– Какие-то у него проблемы с лёгкими начались.

– Пневмония, что ли?

– Возможно. Иммунитет – на нуле, любая болезнь может появиться на ровном месте. Зашла бы, что ли, проведала!

– Не сегодня. Возможно, завтра. Спокойной ночи.

– Пока.

Они разошлись по своим квартирам. Лёшка на улице всё орал. Потом Андрианова, кажется, увела его в свой подъезд.

Ирка торопливо выпила чаю, приняла душ, надела халатик, и, взяв гитару, отправилась к Керниковским. К её немалому удивлению, дверь открыла Ленка Смирнова – та самая, что жила на втором этаже, с мамой Валентиной Егоровной и двумя несовершеннолетними дочками. Вид Смирнова, прозвище у которой было Смирновка, имела странный: она была босиком, в закатанных джинсах, в какой-то старой рубашке и с мокрой половой тряпкой в руке. Глаза её сквозь очки глядели на Ирку жалобно и устало.

– Ты что здесь делаешь? – удивлённо спросила Ирка.

– Мою полы, – пропищала Ленка, – Дмитрий Романович попросил Мариночке что-нибудь приготовить, его сегодня не будет. Я заодно решила порядок маленький навести.

– Дмитрия Романовича не будет? А почему?

– Ну, как почему? Ведь он же мужчина! Видимо, у него какое-то дело возникло по этой части в Москве.

– Идите сюда! – крикнула Маринка из своей комнаты. Судя по её голосу, прозвучавшему в унисон с Ленкиным обычным нытьём, она уже часа два дожидалась Ирку. Но вскоре выяснилось, что это не совсем так. Накинув на дверь цепочку и войдя в комнату вслед за Ленкой, Ирка увидела, что гитара лежит себе на комоде, а на столе, рядом с ноутбуком, стоит уже опустевшая двухлитровая банка смородиновой наливки и два стакана. Пахла наливка неимоверно. Весь воздух в комнате был густым, приторным и липким.

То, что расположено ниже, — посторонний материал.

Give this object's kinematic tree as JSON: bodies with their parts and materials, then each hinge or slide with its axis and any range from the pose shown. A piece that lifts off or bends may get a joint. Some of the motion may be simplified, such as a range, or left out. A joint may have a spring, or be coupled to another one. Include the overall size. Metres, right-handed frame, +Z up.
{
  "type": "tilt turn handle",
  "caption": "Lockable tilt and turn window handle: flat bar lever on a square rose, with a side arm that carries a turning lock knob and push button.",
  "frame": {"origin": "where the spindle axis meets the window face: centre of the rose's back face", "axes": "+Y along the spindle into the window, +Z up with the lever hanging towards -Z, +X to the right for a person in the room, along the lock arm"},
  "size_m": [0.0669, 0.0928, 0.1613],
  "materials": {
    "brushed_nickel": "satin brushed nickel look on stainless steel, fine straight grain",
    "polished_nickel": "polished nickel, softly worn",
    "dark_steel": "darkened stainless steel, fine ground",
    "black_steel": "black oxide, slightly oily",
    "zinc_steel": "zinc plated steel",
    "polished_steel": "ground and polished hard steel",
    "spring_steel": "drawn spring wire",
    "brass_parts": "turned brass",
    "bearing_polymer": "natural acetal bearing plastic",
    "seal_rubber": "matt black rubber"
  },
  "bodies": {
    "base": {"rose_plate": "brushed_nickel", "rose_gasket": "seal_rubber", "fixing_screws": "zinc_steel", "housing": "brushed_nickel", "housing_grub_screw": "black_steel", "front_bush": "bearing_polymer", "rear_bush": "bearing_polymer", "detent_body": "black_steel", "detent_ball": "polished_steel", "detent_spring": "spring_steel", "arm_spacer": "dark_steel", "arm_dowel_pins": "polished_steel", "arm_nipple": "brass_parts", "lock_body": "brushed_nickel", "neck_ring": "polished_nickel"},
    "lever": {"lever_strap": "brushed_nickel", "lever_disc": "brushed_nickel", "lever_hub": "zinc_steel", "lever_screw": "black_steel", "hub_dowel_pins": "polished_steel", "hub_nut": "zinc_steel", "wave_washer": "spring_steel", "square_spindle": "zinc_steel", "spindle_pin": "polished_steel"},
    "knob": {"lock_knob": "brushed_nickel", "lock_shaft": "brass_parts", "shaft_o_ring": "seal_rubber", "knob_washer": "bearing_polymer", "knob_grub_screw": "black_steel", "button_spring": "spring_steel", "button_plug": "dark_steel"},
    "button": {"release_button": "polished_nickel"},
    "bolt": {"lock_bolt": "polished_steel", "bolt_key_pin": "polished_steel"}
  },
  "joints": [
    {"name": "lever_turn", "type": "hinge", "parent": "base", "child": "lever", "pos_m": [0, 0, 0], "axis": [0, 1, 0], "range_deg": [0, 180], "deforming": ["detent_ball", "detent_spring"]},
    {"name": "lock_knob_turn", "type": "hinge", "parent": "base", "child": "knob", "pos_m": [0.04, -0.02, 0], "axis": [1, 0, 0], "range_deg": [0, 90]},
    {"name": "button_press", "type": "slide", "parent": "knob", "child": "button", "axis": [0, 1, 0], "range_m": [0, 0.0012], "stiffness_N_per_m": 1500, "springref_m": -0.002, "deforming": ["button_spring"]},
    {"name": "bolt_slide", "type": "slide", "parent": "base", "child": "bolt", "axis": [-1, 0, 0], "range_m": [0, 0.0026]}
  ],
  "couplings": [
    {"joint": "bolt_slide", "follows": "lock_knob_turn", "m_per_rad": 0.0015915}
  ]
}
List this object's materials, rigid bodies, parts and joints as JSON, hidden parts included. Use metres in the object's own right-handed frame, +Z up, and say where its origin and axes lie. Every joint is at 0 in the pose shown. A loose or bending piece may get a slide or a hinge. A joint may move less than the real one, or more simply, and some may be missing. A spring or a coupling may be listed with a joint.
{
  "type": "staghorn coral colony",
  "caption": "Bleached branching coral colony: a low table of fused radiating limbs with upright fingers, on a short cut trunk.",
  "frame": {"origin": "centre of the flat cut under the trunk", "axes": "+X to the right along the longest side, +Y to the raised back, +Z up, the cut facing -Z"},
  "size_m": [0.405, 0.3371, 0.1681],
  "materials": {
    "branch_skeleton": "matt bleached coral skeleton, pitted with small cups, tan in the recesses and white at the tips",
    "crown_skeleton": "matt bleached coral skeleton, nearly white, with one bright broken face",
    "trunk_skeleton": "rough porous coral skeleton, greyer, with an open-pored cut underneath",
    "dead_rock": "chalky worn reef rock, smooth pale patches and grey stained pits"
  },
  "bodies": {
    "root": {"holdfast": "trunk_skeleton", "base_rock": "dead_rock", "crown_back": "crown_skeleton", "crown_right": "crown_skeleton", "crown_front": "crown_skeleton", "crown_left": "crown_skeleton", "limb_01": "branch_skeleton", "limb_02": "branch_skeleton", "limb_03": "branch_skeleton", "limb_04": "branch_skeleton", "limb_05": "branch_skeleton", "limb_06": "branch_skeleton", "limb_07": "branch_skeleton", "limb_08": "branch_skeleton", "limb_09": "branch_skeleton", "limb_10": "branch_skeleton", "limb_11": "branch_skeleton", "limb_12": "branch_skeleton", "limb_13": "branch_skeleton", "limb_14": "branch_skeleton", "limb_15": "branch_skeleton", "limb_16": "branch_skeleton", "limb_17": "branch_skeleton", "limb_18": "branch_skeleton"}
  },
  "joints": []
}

– Зачем ты это ей принесла? – строго обратилась Ирка к Смирновой. Та заморгала, бледная и готовая разрыдаться.

– Это не водка!

– Без тебя вижу, что не водка. Зачем ты это ей принесла?

– Да что я, не человек? – вознегодовала Маринка, – не могу выпить раз в две недели, когда мой папочка трахается? Отлично, что принесла!

Приставив свою гитару к книжному шкафу, Ирка уселась верхом на скрипучий стул. Ей самой хотелось. Но не наливки, которую Валентина Егоровна делала из смородины, выращенной на дачном участке. Перебродивший сироп, вот что это было такое. Ирка поморщилась, представляя его во рту. Маринка – живая копия её мёртвой подруги Ритки, сидела в кресле-коляске, глядя глазами чёрными и бездонными. На ней было красное платье, чулки и туфли. Дочь Дмитрия Романовича всегда выглядела так, будто ожидала карету, которая повезёт её прямо в Лувр.

– Ты сама-то будешь? – спросила она у Ирки.

– Я бы не отказалась. Но разве нет другого чего-нибудь? Даже коньяк лучше, чем эта сладкая самогонка!

– Леночка, принеси из папиной комнаты коньяку. И несколько бутербродов сделай. Но только руки вымой сперва.

Ленка, бросив тряпку, ушлёпала. Видимо, бутерброды были уже готовы, так как вернулась она буквально через минуту. Коньяк был ею доставлен прямо в стакане, наполненном на две трети, а симпатичненькие поделки из хлеба, сыра и колбасы, в фаянсовой неглубокой тарелочке. Ирка залпом выпила весь коньяк и жадно умяла бутерброд с сыром. Потом взяла с колбасой. Ленка и Маринка допили перебродивший сироп, после чего первая опустилась на четвереньки и стала опять мыть пол.

– Это на тебя так Лёшка орал? – спросила она у Ирки, плаксиво шмыгая носом.

– Да, на меня, – зевая, сказала Ирка, – я за котёнка вступилась. Он ему уши хотел отрезать.

– Какому? Рыжему?

– Да.

– Значит, ты спасла их обоих, – проговорила Маринка, глядя на Ленкин зад, обтянутый джинсами и ритмично качавшийся взад-вперёд над голыми пятками, – за котёнка я бы ему перегрызла горло. Клянусь. Плевать мне на Андрианову. Пусть попробует мне хоть слово сказать!